The key point is that both data recorders were recovered from the AF accident, a feat that has been likened to finding a match book in the Grand Canyon at night using only a flashlight.
Streaming telemetry might be technically possible but is certainly not worth the added infrastructure costs and overcoming other technical issues. How many passengers are willing to pay higher airfares to fund a system that pays off only if they die.
Verrrrry interrrrresssttiiinngg, you would have to take in too account there is some 15,000 commercial aircraft alone over the United States at one given time, though it is a novel idea the cost would be a facture, with installing transmitters and a mainframe to collect all that data, though something like that, collecting data from sensor onboard might prevent some disasters, but what it all comes down to is what you are willing to pay for, now that there is some 30,000 shoulder held anti aircraft missiles unaccounted for, from the Lybia thingy, I think they got bigger fish to fry.
How many passengers are willing to pay higher airfares to fund a system that pays off only if they die.
Yep, that's the bottom line.
I suspect that there will never be a full-on wireless replacement for the black box, but the ACARS may gradually get more sophisticated to assist in these sorts of situations. In the end, black boxes have proven themselves reliable - as evidenced with the Air France flight, nowadays they're more likely to be found than not.

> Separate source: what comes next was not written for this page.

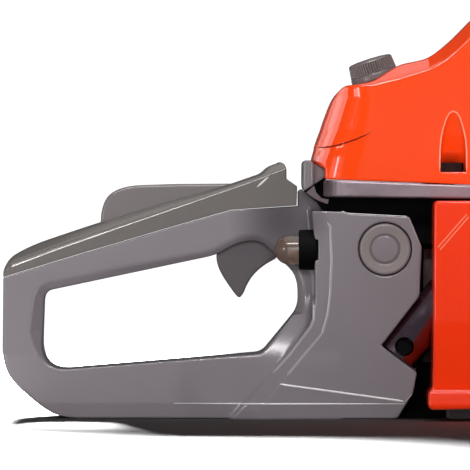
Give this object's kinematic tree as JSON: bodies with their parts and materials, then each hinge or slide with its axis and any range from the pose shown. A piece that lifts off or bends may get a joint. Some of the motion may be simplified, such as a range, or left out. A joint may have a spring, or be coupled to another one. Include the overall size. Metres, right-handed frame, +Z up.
{
  "type": "petrol chainsaw",
  "caption": "Petrol chainsaw with a closed rear handle, an orange engine cover, a wrap-round front handle, a hand guard and a guide bar with its chain.",
  "frame": {"origin": "on the base plane, straight below the crankshaft's axis, in the rear grip's middle plane", "axes": "+X forward along the guide bar, +Y to the operator's left, +Z up; the clutch side and bar are on -Y"},
  "size_m": [0.866, 0.2335, 0.292],
  "materials": {
    "grey_plastic": "satin moulded nylon, mid grey",
    "cover_grey": "satin moulded nylon, warm grey",
    "orange_plastic": "glossy orange-red shell",
    "black_plastic": "fine-grained black moulding",
    "rubber": "matt black rubber",
    "cast_alloy": "bead-blasted casting",
    "steel": "machined steel",
    "dark_steel": "oiled dark steel",
    "chrome_tube": "bright plated tube",
    "amber": "translucent soft amber plastic",
    "brass": "turned brass",
    "red_plastic": "glossy red plastic",
    "felt": "pale felted filter medium",
    "cord": "braided cord",
    "porcelain": "white glazed insulator"
  },
  "bodies": {
    "powerhead": {"rear_handle": "grey_plastic", "grip_cover": "cover_grey", "vibration_cap_right": "cover_grey", "vibration_cap_left": "cover_grey", "primer_base": "black_plastic", "front_handle": "chrome_tube", "front_handle_screw": "dark_steel", "front_handle_sleeve": "rubber", "airbox_base": "cast_alloy", "airbox_rear": "grey_plastic", "intake_partition": "black_plastic", "linkage_plate": "steel", "air_filter": "felt", "carburettor": "cast_alloy", "intake_boot": "rubber", "top_cover": "orange_plastic", "crankcase_right": "cast_alloy", "crankcase_left": "cast_alloy", "cylinder": "cast_alloy", "spark_plug": "porcelain", "spark_plug_boot": "rubber", "piston": "cast_alloy", "piston_pin": "steel", "connecting_rod": "steel", "muffler": "dark_steel", "brake_band": "steel", "guide_bar": "steel", "saw_chain": "steel", "bar_stud_rear": "steel", "bar_stud_front": "steel", "bar_nut_rear": "steel", "bar_nut_front": "steel", "clutch_cover": "orange_plastic", "spiked_bumper": "dark_steel", "ignition_coil": "black_plastic", "starter_housing": "orange_plastic", "recoil_spring": "dark_steel", "starter_rope": "cord", "guard_pivot_bolt": "steel"},
    "throttle_trigger": {"throttle_trigger": "grey_plastic"},
    "throttle_lockout": {"throttle_lockout": "grey_plastic"},
    "throttle_plate": {"throttle_plate": "brass"},
    "choke_knob": {"choke_knob": "black_plastic"},
    "choke_plate": {"choke_plate": "brass"},
    "stop_switch": {"stop_switch": "red_plastic"},
    "primer_bulb": {"primer_bulb": "amber"},
    "fuel_cap_lift": {"fuel_cap_seal": "rubber"},
    "fuel_cap": {"fuel_cap": "black_plastic"},
    "oil_cap_lift": {"oil_cap_seal": "rubber"},
    "oil_cap": {"oil_cap": "black_plastic"},
    "cover_knob": {"cover_knob": "cover_grey"},
    "hand_guard": {"hand_guard": "black_plastic"},
    "starter_grip": {"starter_grip": "black_plastic"},
    "starter_pulley": {"starter_pulley": "black_plastic"},
    "crank": {"crankshaft_right": "steel", "crankshaft_left": "steel", "flywheel": "cast_alloy", "clutch_hub": "dark_steel"},
    "drum": {"clutch_drum": "dark_steel"},
    "nose_sprocket": {"nose_sprocket": "dark_steel"}
  },
  "joints": [
    {"name": "throttle_trigger_squeeze", "type": "hinge", "parent": "powerhead", "child": "throttle_trigger", "pos_m": [-0.17, 0, 0.11], "axis": [0, 1, 0], "range_deg": [0, 12], "stiffness_Nm_per_rad": 0.3, "springref_deg": -20.05},
    {"name": "throttle_lockout_press", "type": "hinge", "parent": "powerhead", "child": "throttle_lockout", "pos_m": [-0.174, 0, 0.13], "axis": [0, 1, 0], "range_deg": [-6, 0], "stiffness_Nm_per_rad": 0.3, "springref_deg": 17.19},
    {"name": "throttle_plate_turn", "type": "hinge", "parent": "powerhead", "child": "throttle_plate", "pos_m": [-0.063, 0, 0.154], "axis": [0, 1, 0], "range_deg": [0, 75]},
    {"name": "choke_pull", "type": "slide", "parent": "powerhead", "child": "choke_knob", "axis": [0, 1, 0], "range_m": [0, 0.01]},
    {"name": "choke_plate_turn", "type": "hinge", "parent": "powerhead", "child": "choke_plate", "pos_m": [-0.078, 0, 0.154], "axis": [0, 1, 0], "range_deg": [0, 75]},
    {"name": "stop_switch_rock", "type": "hinge", "parent": "powerhead", "child": "stop_switch", "pos_m": [-0.1415, 0.032, 0.096], "axis": [0, 1, 0], "range_deg": [-8, 8]},
    {"name": "primer_press", "type": "slide", "parent": "powerhead", "child": "primer_bulb", "axis": [1, 0, 0], "range_m": [0, 0.006], "stiffness_N_per_m": 400, "springref_m": -0.002},
    {"name": "fuel_cap_lift", "type": "slide", "parent": "powerhead", "child": "fuel_cap_lift", "axis": [0, 1, 0], "range_m": [0, 0.01]},
    {"name": "fuel_cap_turn", "type": "hinge", "parent": "fuel_cap_lift", "child": "fuel_cap", "pos_m": [-0.113, 0.052, 0.056], "axis": [0, 1, 0], "range_deg": [0, 900]},
    {"name": "oil_cap_lift", "type": "slide", "parent": "powerhead", "child": "oil_cap_lift", "axis": [0, 1, 0], "range_m": [0, 0.01]},
    {"name": "oil_cap_turn", "type": "hinge", "parent": "oil_cap_lift", "child": "oil_cap", "pos_m": [0.074, 0.052, 0.028], "axis": [0, 1, 0], "range_deg": [0, 900]},
    {"name": "cover_knob_turn", "type": "hinge", "parent": "powerhead", "child": "cover_knob", "pos_m": [-0.1062, 0, 0.1951], "axis": [-0.3007, 0, 0.9537], "continuous": true},
    {"name": "hand_guard_tilt", "type": "hinge", "parent": "powerhead", "child": "hand_guard", "pos_m": [0.046, 0, 0.132], "axis": [0, 1, 0], "range_deg": [0, 16]},
    {"name": "starter_pull", "type": "slide", "parent": "powerhead", "child": "starter_grip", "axis": [0, 0, 1], "range_m": [0, 0.7], "stiffness_N_per_m": 10, "springref_m": -1, "deforming": ["starter_rope"]},
    {"name": "starter_pulley_spin", "type": "hinge", "parent": "powerhead", "child": "starter_pulley", "pos_m": [0, 0.074, 0.062], "axis": [0, 1, 0], "range_deg": [0, 1545]},
    {"name": "crank_spin", "type": "hinge", "parent": "powerhead", "child": "crank", "pos_m": [0, 0, 0.062], "axis": [0, 1, 0], "continuous": true},
    {"name": "drum_spin", "type": "hinge", "parent": "powerhead", "child": "drum", "pos_m": [0, -0.06, 0.062], "axis": [0, 1, 0], "continuous": true},
    {"name": "nose_sprocket_spin", "type": "hinge", "parent": "powerhead", "child": "nose_sprocket", "pos_m": [0.512, -0.045, 0.062], "axis": [0, 1, 0], "continuous": true}
  ],
  "couplings": [
    {"joint": "throttle_plate_turn", "follows": "throttle_trigger_squeeze", "ratio": 6.25},
    {"joint": "choke_plate_turn", "follows": "choke_pull", "rad_per_m": 130.9},
    {"joint": "fuel_cap_turn", "follows": "fuel_cap_lift", "rad_per_m": 1570.8},
    {"joint": "oil_cap_turn", "follows": "oil_cap_lift", "rad_per_m": 1570.8},
    {"joint": "starter_pulley_spin", "follows": "starter_pull", "rad_per_m": 38.462},
    {"joint": "nose_sprocket_spin", "follows": "drum_spin", "ratio": 0.7}
  ]
}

I admit that there are thing I wasn't thinking of when I got my idea.
I say the same as
MH does
I think making the boxes as smart as possible is good solution
That would be the way.
Markus
Don't beat yourself up, it was a novel idea.
TLAM Strike
10-29-11, 05:51 PM
What if the black box detects the aircraft descending say below 500 feet at over 300 knots or some such about to be fatal telemetry, it jettisons the black box with a parachute to have it land in the water with a little raft. :hmmm:
or with a stronger signal with more bouyance, but what of flight 800 the so called witnesses of a missle, the missile frigate, the radar data, well I think I got enough on my plate it's interferring with my stories.